À cause de la faible rentabilité initiale souvent fantasmée des projets TIC, surtout en Afrique, il faudrait d'abord une économie numérique politique avant qu'elle ne devienne essentiellement capitalistique.

Changement de paradigme

Ce changement de paradigme aurait pour impact direct le changement de l'approche entrepreneuriale, une approche orientée plutôt vers l'impact que sur le profit direct qui in extenso ne sera jamais atteint si au départ on n'investit pas dans la population. Ceci changerait aussi les acteurs de l'économie tech, en remettant au centre les collectivités locales et acteurs locaux favorisant la circularité et la valorisation des terroirs, notamment avec les gov-ups pour l'amélioration de la transparence.

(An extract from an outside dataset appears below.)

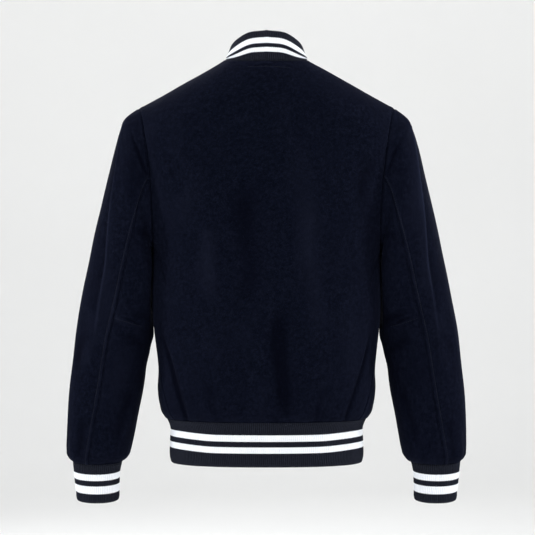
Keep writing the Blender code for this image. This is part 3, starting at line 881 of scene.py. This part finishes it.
def band_profile(height, outer_rows):
    """Down the outside, round the fold and up the inside: share of the height, depth and facing."""
    bend = RIB_WALL / 2
    down = 1 - bend / height
    outer = [(share, 0.0, 0.0) for share in np.linspace(0, down, outer_rows)]
    turns = np.linspace(0, np.pi, FOLD_ROWS + 2)[1:-1]
    fold = [(down + bend / height * math.sin(t), bend * (1 - math.cos(t)), t) for t in turns]
    inner = [(share, RIB_WALL, np.pi) for share in np.linspace(down, 0, 5)]
    return np.array(outer + fold + inner)


def make_band(name, surface, first, last, kind, closed=False, mirror=False, outer_rows=13):
    """A folded band of rib knit: surface gives its outside, by place along it and share of its height."""
    stripes = STRIPES[kind]
    height = sum(stripes) * MM
    place, number = even_places(surface, first, last)
    if closed:
        place, number = place[:-1], number[:-1]
    profile = band_profile(height, outer_rows)
    share, depth, facing = profile.T
    outside = surface(place, share)
    down = np.gradient(surface(place, np.array([0.0, 0.5, 1.0])), axis=0)[1]
    down /= np.linalg.norm(down, axis=-1, keepdims=True)
    if closed:
        along = np.roll(outside, -1, axis=1) - np.roll(outside, 1, axis=1)
    else:
        along = np.gradient(outside, axis=1)
    normal = np.cross(along, down[None])
    normal /= np.linalg.norm(normal, axis=-1, keepdims=True)
    middle = outside.mean(axis=(0, 1))
    if (normal * (outside - middle)).sum(axis=-1).mean() < 0:
        normal = -normal
    rib = RIB_HEIGHT * (2 * np.abs(np.sin(np.pi * number)) ** 0.7 - 1.2)[None]
    rib = rib * (1 + 0.12 * np.sin(number * 0.37)[None]) * eased((share * height / MM + 1.5) / 4)[:, None]
    out = normal * np.cos(facing)[:, None, None] + down[None] * np.sin(facing)[:, None, None]
    points = outside - normal * depth[:, None, None] + out * rib[..., None]
    if mirror:
        points = points * (-1, 1, 1)
    rows, columns = points.shape[:2]
    reach = columns if closed else columns - 1
    faces = []
    for i in range(rows):
        for j in range(reach):
            k, n = (j + 1) % columns, (i + 1) % rows
            faces.append((i * columns + j, i * columns + k, n * columns + k, n * columns + j))
    if not closed:
        faces.append([i * columns for i in range(rows)])
        faces.append([i * columns + columns - 1 for i in range(rows)])
    piece = mesh_piece(name + "_knit", points, faces, [KNIT[kind]])
    mesh = piece.data
    ribs = np.broadcast_to(number, (rows, columns)).reshape(-1)
    rise = np.repeat((share * height / MM)[:, None], columns, axis=1)
    if kind == "hem":
        rise += HEM_SWAY * eased((np.abs(np.sin(place)) - 0.5) / 0.5)[None]
    rise = rise.reshape(-1)
    for title, values in (("rib", ribs), ("from_seam", rise)):
        mark = mesh.attributes.new(title, "FLOAT", "POINT")
        mark.data.foreach_set("value", values.astype(np.float32))
    face_outwards(mesh)
    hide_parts(name)
    return points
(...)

Twitter, le célèbre réseau social pour le citer en exemple, n'a pas de modèle de revenu après Presque 10 ans d'existence, mais sa fermeture sur cette base seule serait inenvisageable pour ses utilisateurs, mais surtout pour le gouvernement américain, allez savoir pourquoi. On peut dire la même chose de Wikileaks, de Facebook, de Google, de Tesla, qui portent une vision à long terme forte pour les agents qu'ils promeuvent, avant les intérêts purement financiers, certes importants.

Les TIC en Afrique doivent être pensées comme un instrument d'utilité publique, qui doit servir au plus grand nombre, pour résoudre des problèmes concrets et non uniquement comme des réservoirs illimités de richesses pour une jeunesse dorée ambitieuse ou une tribune pour un leadership manquant d'assise sur le terrain. Malgré la difficulté de leur mise en œuvre, la multiplication des partenariats public privés est essentielle pour atteindre les objectifs, et les échanges entre institutionnels, société civile, ONG et startups doivent être maintenus pour un développement équilibré d'un écosystème dynamique et à forte valeur ajoutée locale.